Let’s be realistic. It all began with messaging. A rogue weather balloon had flown off course due to trade winds. The country watched as it silently and slowly blew across the United States. As we discovered that it was gathering intelligence and was not a weather balloon at all, we tried to jam it so it could not perform, but alas, that did not work so we simply waited until it started to exit our air space and then we decided to shoot at it.


This began a chain of events that have become quite concerning.
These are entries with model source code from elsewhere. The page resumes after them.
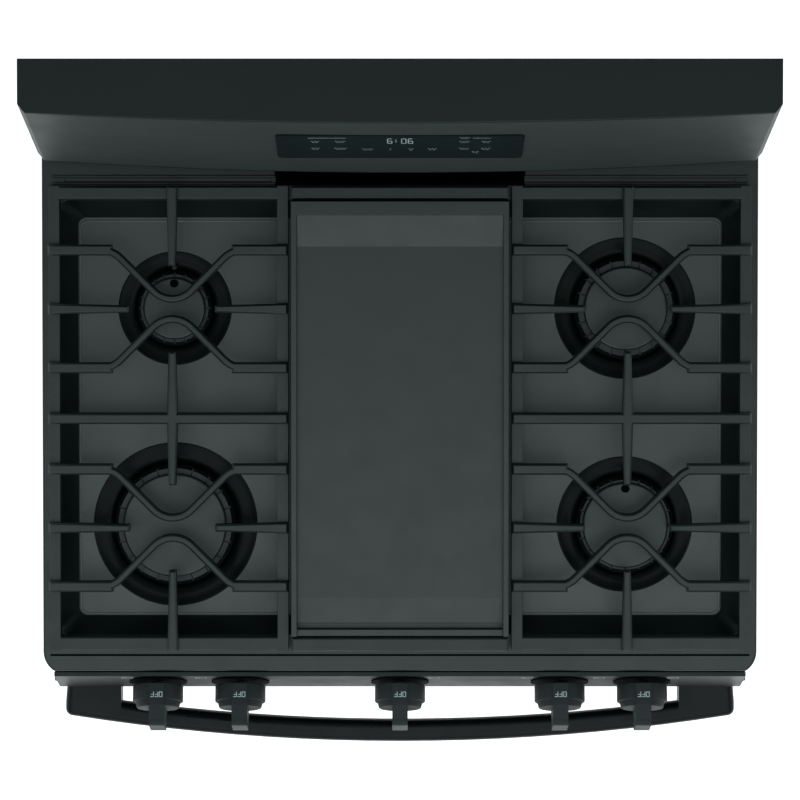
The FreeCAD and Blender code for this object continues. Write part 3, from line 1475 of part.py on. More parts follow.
def make_drawer():
    front_y = ("door_face", "door_face + drawer_front_depth")
    front = box("drawer_front", ("-door_half", "door_half"), front_y,
                ("drawer_front_bottom", "drawer_front_top"))
    hollow = box("drawer_front_hollow", ("-door_half + sheet_metal", "door_half - sheet_metal"),
                 (front_y[0] + " + sheet_metal", front_y[1] + " + 1"),
                 ("drawer_front_bottom + sheet_metal", "drawer_front_top - sheet_metal"))
    front = cut("drawer_front_pan", front, [hollow])
    tray_y = ("door_face + sheet_metal", "door_face + drawer_front_depth + drawer_length")
    outer = box("drawer_tray", ("-drawer_half", "drawer_half"), tray_y, ("drawer_bottom", "drawer_wall_top"))
    room = box("drawer_room", ("-drawer_half + drawer_sheet", "drawer_half - drawer_sheet"),
               (tray_y[0] + " + drawer_sheet", tray_y[1] + " - drawer_sheet"),
               ("drawer_bottom + drawer_sheet", "drawer_wall_top + 1"))
    tray = cut("drawer_box", outer, [room])
    node(fuse("storage_drawer", [front, tray]), "storage_drawer")

    rails = []
    y = ("frame_back", "frame_back + rail_length")
    shelf_top = "drawer_bottom - seat_gap"
    for side, sign in SIDES:
        shelf = box("rail_shelf_" + side, span("drawer_half - rail_shelf_width", "side_inner", sign), y,
                    (shelf_top + " - rail_shelf_thickness", shelf_top))
        guide = box("rail_guide_" + side, span("drawer_half + 1", "drawer_half + 1 + sheet_metal", sign), y,
                    (shelf_top + " - rail_shelf_thickness", shelf_top + " + rail_guide_height"))
        rails.append(fuse("drawer_rail_" + side, [shelf, guide]))
    node(group("drawer_rails", rails), "drawer_rails")


# ---------------------------------------------------------------------------------------------
# Backguard and vent
# ---------------------------------------------------------------------------------------------


def guard_plan(owner, name, level, depth, bow, inset):
    """The backguard's plan at one level: a straight back and a front that bows forward."""
    end_y = "rear_plane - %s + %s" % (depth, inset)
    side = "half_width"
    return outline(owner, name, "XY_Plane", [
        ("-%s + guard_corner_cut" % side, end_y, bow),
        (side + " - guard_corner_cut", end_y),
        (side, end_y + " + guard_corner_run"),
        (side, "rear_plane"),
        ("-" + side, "rear_plane"),
        ("-" + side, end_y + " + guard_corner_run"),
    ], level)


def guard_block(name, inset):
    block = body(name)
    loft(block, name + "_loft", [
        guard_plan(block, name + "_bottom", "guard_bottom", "guard_bottom_depth", "guard_bottom_bow", inset),
        guard_plan(block, name + "_top", "guard_top", "guard_top_depth", "guard_top_bow", inset),
    ])
    return block


def make_backguard():
    front = "rear_plane - 2 * guard_bottom_depth"
    x = ("-half_width + guard_sheet", "half_width - guard_sheet")
    z = ("guard_bottom + guard_sheet", "guard_top - guard_sheet")
    mouth = box("guard_mouth", x, (front, "back_inner"), z)
    slot = box("guard_back_slot", ("-half_width - 1", "half_width + 1"), ("back_inner", "rear_plane + 1"),
               ("guard_bottom - 1", "guard_top - guard_sheet"))
    upper = cut("guard_upper", guard_block("guard_outside", "0"), [mouth, slot])
    neck_x = ("-half_width + guard_neck_inset", "half_width - guard_neck_inset")
    neck_y = ("rear_plane - guard_neck_depth", "back_inner")
    neck = box("guard_neck", neck_x, neck_y, ("deck_height", "guard_bottom"))
    neck_room = box("guard_neck_room", (neck_x[0] + " + guard_sheet", neck_x[1] + " - guard_sheet"),
                    (neck_y[0] + " + guard_sheet", "back_inner + 1"),
                    ("deck_height - 1", "guard_bottom + guard_sheet + 1"))
    shell = cut("guard_shell", fuse("guard_blank", [upper, neck]), [neck_room])
    node(shell, "backguard_shell")

    gap = "seat_gap"
    skin_box = box("face_limits", (x[0] + " + " + gap, x[1] + " - " + gap), (front, "back_inner"),
                   (z[0] + " + " + gap, z[1] + " - " + gap))
    skin = doc.addObject("Part::Common", "face_blank")
    skin.Base = guard_block("face_outside", "0")
    skin.Tool = skin_box
    glass_hole = body("glass_hole")
    fit = "glass_fit"
    pad(glass_hole, rounded(glass_hole, "glass_hole_outline", "XY_Plane",
                            ("-glass_half - " + fit, "glass_half + " + fit),
                            ("-" + fit, "glass_height + " + fit), "glass_corner"),
        "glass_hole_depth", symmetric=True)
    lean(glass_hole, "0", "glass_y", "glass_bottom", "guard_slope")
    node(cut("backguard_face", skin, [guard_block("face_inside", "guard_sheet"), glass_hole]), "backguard_face")

    glass = body("control_glass")
    pad(glass, rounded(glass, "glass_outline", "XY_Plane", ("-glass_half", "glass_half"),
                       ("0", "glass_height"), "glass_corner", "glass_proud - glass_thickness"),
        "glass_thickness")
    lean(glass, "0", "glass_y", "glass_bottom", "guard_slope")
    node(glass, "control_glass")

    board = body("control_board")
    middle = "glass_height / 2"
    pad(board, rounded(board, "board_outline", "XY_Plane", ("-board_half", "board_half"),
                       (middle + " - board_height / 2", middle + " + board_height / 2"), "3", "-board_depth"),
        "board_thickness")
    posts = []
    for across in ("-board_half + 8", "board_half - 8"):
        for up in (middle + " - board_height / 2 + 8", middle + " + board_height / 2 - 8"):
            posts.append((across, up, "board_post_radius"))
    pad(board, circles(board, "board_posts", "XY_Plane", posts, "-board_depth"),
        "board_depth - guard_sheet - 2.2")
    lean(board, "0", "glass_y", "glass_bottom", "guard_slope")
    node(board, "control_board")

    strips = []
    y = ("trim_front", "trim_front + trim_depth")
    base_z = ("deck_height", "deck_height + trim_base")
    rib_z = ("deck_height", "deck_height + trim_rise")
    for side, sign in SIDES:
        x = span("flue_half + flue_clearance", "trim_half", sign)
        base = box("trim_base_" + side, x, y, base_z)
        front_rib = box("trim_front_rib_" + side, x, (y[0], y[0] + " + trim_rib"), rib_z)
        rear_rib = box("trim_rear_rib_" + side, x, (y[1] + " - trim_rib", y[1]), rib_z)
        slot_x = span("flue_half + flue_clearance + 4", "trim_slot_half", sign)
        slot = box("trim_slot_" + side, slot_x, (y[0] + " + trim_rib + 1", y[1] + " - trim_rib - 1"),
                   ("deck_height - 1", "deck_height + trim_rise + 1"))
        strips.append(cut("trim_" + side, fuse("trim_blank_" + side, [base, front_rib, rear_rib]), [slot]))
    node(group("vent_trim", strips), "vent_trim")


# ---------------------------------------------------------------------------------------------
# Assembly
# ---------------------------------------------------------------------------------------------

make_base_frame()
make_legs()
make_side_panels()
make_back_panel()
make_front_frame()
make_oven()
make_rack_guides()
make_oven_rack()
make_oven_fittings()
make_flue()
make_cooktop()
make_burners()
make_electrodes()
make_gas_supply()
make_side_grates()
make_center_grate()
make_griddle()
make_control_panel()
make_knobs()
make_door()
make_handle()
make_drawer()
make_backguard()

doc.recompute()
failed = [item.Name for item in doc.Objects if "Invalid" in item.State or "Error" in item.State]
if failed:
    raise RuntimeError("failed: " + ", ".join(failed))
for item in NODES:
    if item.Shape.isNull() or not item.Shape.isValid():
        raise RuntimeError(item.Label + " has no valid shape")
for item in NODES:
    item.Shape.exportStep("parts/%s.step" % item.Label)
    print(item.Label, len(item.Shape.Solids), round(item.Shape.Volume / 1000, 1))
print(len(NODES), "pieces")
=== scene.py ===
"""Freestanding gas range with five burners and a griddle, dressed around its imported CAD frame."""
import math

import bmesh
import bpy
from mathutils import Matrix, Vector


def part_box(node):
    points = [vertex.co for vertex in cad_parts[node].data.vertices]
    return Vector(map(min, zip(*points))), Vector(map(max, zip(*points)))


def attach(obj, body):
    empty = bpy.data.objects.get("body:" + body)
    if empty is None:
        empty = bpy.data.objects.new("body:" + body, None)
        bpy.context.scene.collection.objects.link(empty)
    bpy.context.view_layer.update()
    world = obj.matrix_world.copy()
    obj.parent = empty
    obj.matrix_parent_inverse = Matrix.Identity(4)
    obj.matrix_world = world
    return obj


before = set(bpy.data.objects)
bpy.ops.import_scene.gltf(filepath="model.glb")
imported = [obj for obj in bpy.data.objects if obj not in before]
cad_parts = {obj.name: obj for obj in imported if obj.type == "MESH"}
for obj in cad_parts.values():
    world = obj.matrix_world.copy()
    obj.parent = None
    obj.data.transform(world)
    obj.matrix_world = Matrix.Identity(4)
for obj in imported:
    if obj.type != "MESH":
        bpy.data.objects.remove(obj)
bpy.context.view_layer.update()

scene = bpy.context.scene
MM = 0.001
RIGHT = Vector((1.0, 0.0, 0.0))
BACK = Vector((0.0, 1.0, 0.0))

# Levels of the cooktop, from the top of the burner heads down.
HEAD_HEIGHT = 13.5
DISH_DEPTH = 1.5
DISH_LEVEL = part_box("burner_heads")[1].z - HEAD_HEIGHT * MM
WELL_LEVEL = DISH_LEVEL + DISH_DEPTH * MM
DECK_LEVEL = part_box("cooktop")[1].z


# ---------------------------------------------------------------------------------------------
# Materials
# ---------------------------------------------------------------------------------------------


def linear(red, green, blue):
    """An sRGB colour from 0 to 255 as linear RGBA."""
    def one(value):
        value /= 255
        return value / 12.92 if value <= 0.04045 else ((value + 0.055) / 1.055) ** 2.4
    return (one(red), one(green), one(blue), 1.0)


FLECK_LIFT = 8
GLOSS_SPREAD = 0.04


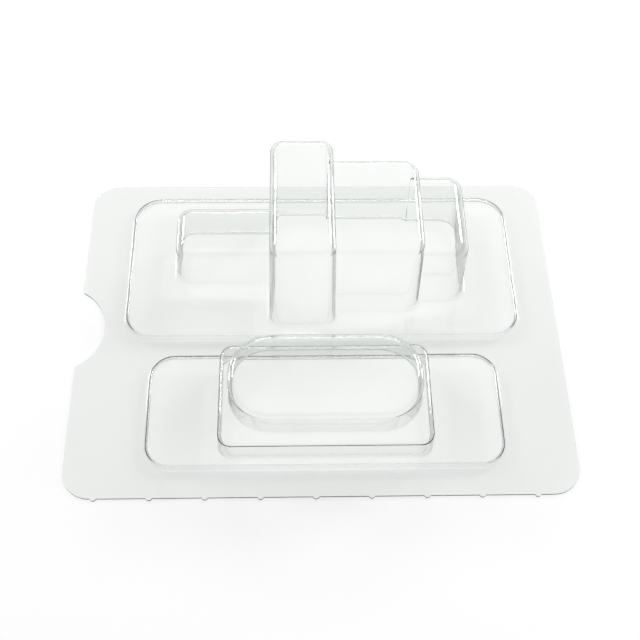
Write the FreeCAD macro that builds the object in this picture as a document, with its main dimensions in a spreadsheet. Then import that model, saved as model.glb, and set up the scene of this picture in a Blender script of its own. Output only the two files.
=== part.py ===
"""Thermoformed blister tray in clear sheet: one flat flange, two shallow pads and their domes.

The piece is made the way it is formed. A forming tool carries every raised shape at the
sheet's inner face. The draped skin carries the same shapes one sheet thickness further out.
The tray is the draped skin with the tool taken away, so its wall is the sheet all over.

Frame: millimetres, +Z up, +X along the long side, -Y the front edge. The origin is at the
middle of the flange's underside, which is the face that a lid is sealed to.
"""
import FreeCAD
import Part
import math
import os
from collections import namedtuple
import Sketcher

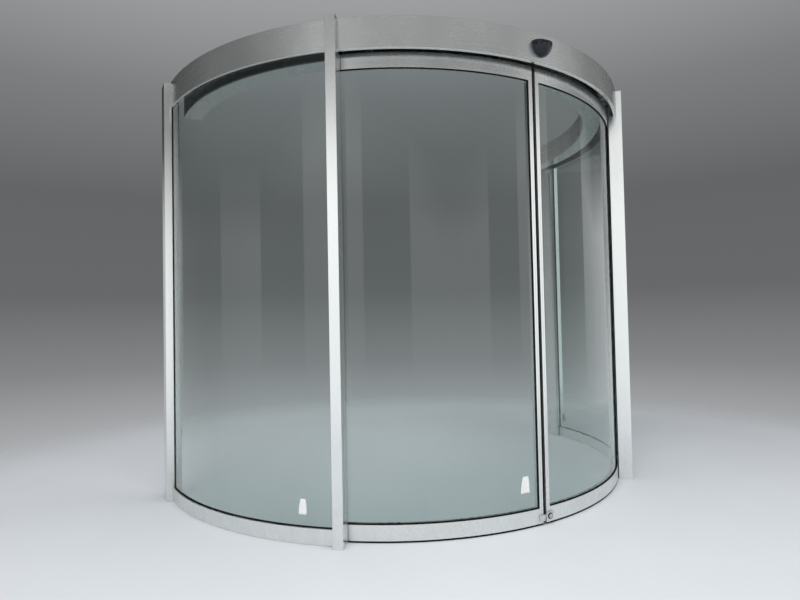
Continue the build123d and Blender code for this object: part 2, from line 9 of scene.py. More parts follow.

The same day, January 28th, the U.S. Air Force spotted a spy balloon (we no longer referred to them as weather balloons) making its way inwards from Alaska, where it entered the extreme west of the U.S. near the Aleutian islands, it briefly drifted into Canadian airspace, returning inland on January 31st. Later, South American authorities confirmed another spy balloon hovering and moving overhead. Only a few days prior to the invasion of the Chinese spy balloons into the Western Hemisphere’s airspace, the U.S. Coast Guard caught a Russian spy ship gathering intelligence near Hawaii. While the media focused on one spy ship, the Coast Guard released photos of several. As intelligence sources are saying, these ships were being tracked for weeks as they changed their normal courses and headed into U.S. waters.



When you look at all of these incidents, it is hard to believe they are random or harmless. It is possible that this is a joint effort by both Russia and China to test the United States, the resolve of its leadership and its capabilities. We have, after all, now shown for the first time the capability of our F-22 Raptor on the world stage.


If one or both of these countries are testing America, they are doing a pretty good job.

One thing that terrorist groups and enemies of the State have always been able to count oin is that our country will shoot itself in the foot before aiming at someone else. Our taste for distraction could someday lead us to an untimely end as we chase down laptops and lists, dossiers and accusations, division and violence.



What the Pentagon is presently calling cautious and measured responses appear to be weakness on our part and is too plain to not notice, especially if you are not from these parts.

Is it too far out there to think that it is both countries? Coordination between Russian and China has been easily noted lately as we watch the Ukraine situation unfold and as China’s role in the middle-east grows almost daily. If we have nothing to worry about, why do Russia and China participate in bilateral and multilateral exercises while combining intelligence sharing and capabilities? The enemy of my enemy is my friend and Russia and China seem to making friends. It is not like these countries are above spying. Russia and China are famous for their surveillance efforts throughout history.


It is time to start viewing these threats as threats and stop viewing them as single news stories that raise viewer numbers until fatigue takes over. It is time to start thinking about our security and stop seeing these incursions as “part of the daily struggle” of operating a super power.


I recently was the victim of a crime that was perpetuated only after the subjects cased my property to make sure they knew the who, what, when, why and how. Had I caught them during this stage of their efforts it would have gone no further.



A recent study showed that Americans spend well over $20 billion on home security systems. In another very weird study of incarcerated burglars, 50% said that if they knew there was a security system they would abort their plan altogether, 31% said they would at least retreat and think about a new plan and only 13% said they would continue with their plan.


65% of Americans purchased a smart home security device such as cameras or locks in 2022. These devices were not purchased to stop a burglar in the home but before the burglar entered the home.

Early in December of 2022, United States Defense spending was approved to the tune of $858 billion.


Last week it was about homeland. My homeland. Yours. Ours.


Now it needs to become about security. Mine. Yours. Ours.


We better wake up because they are casing the joint.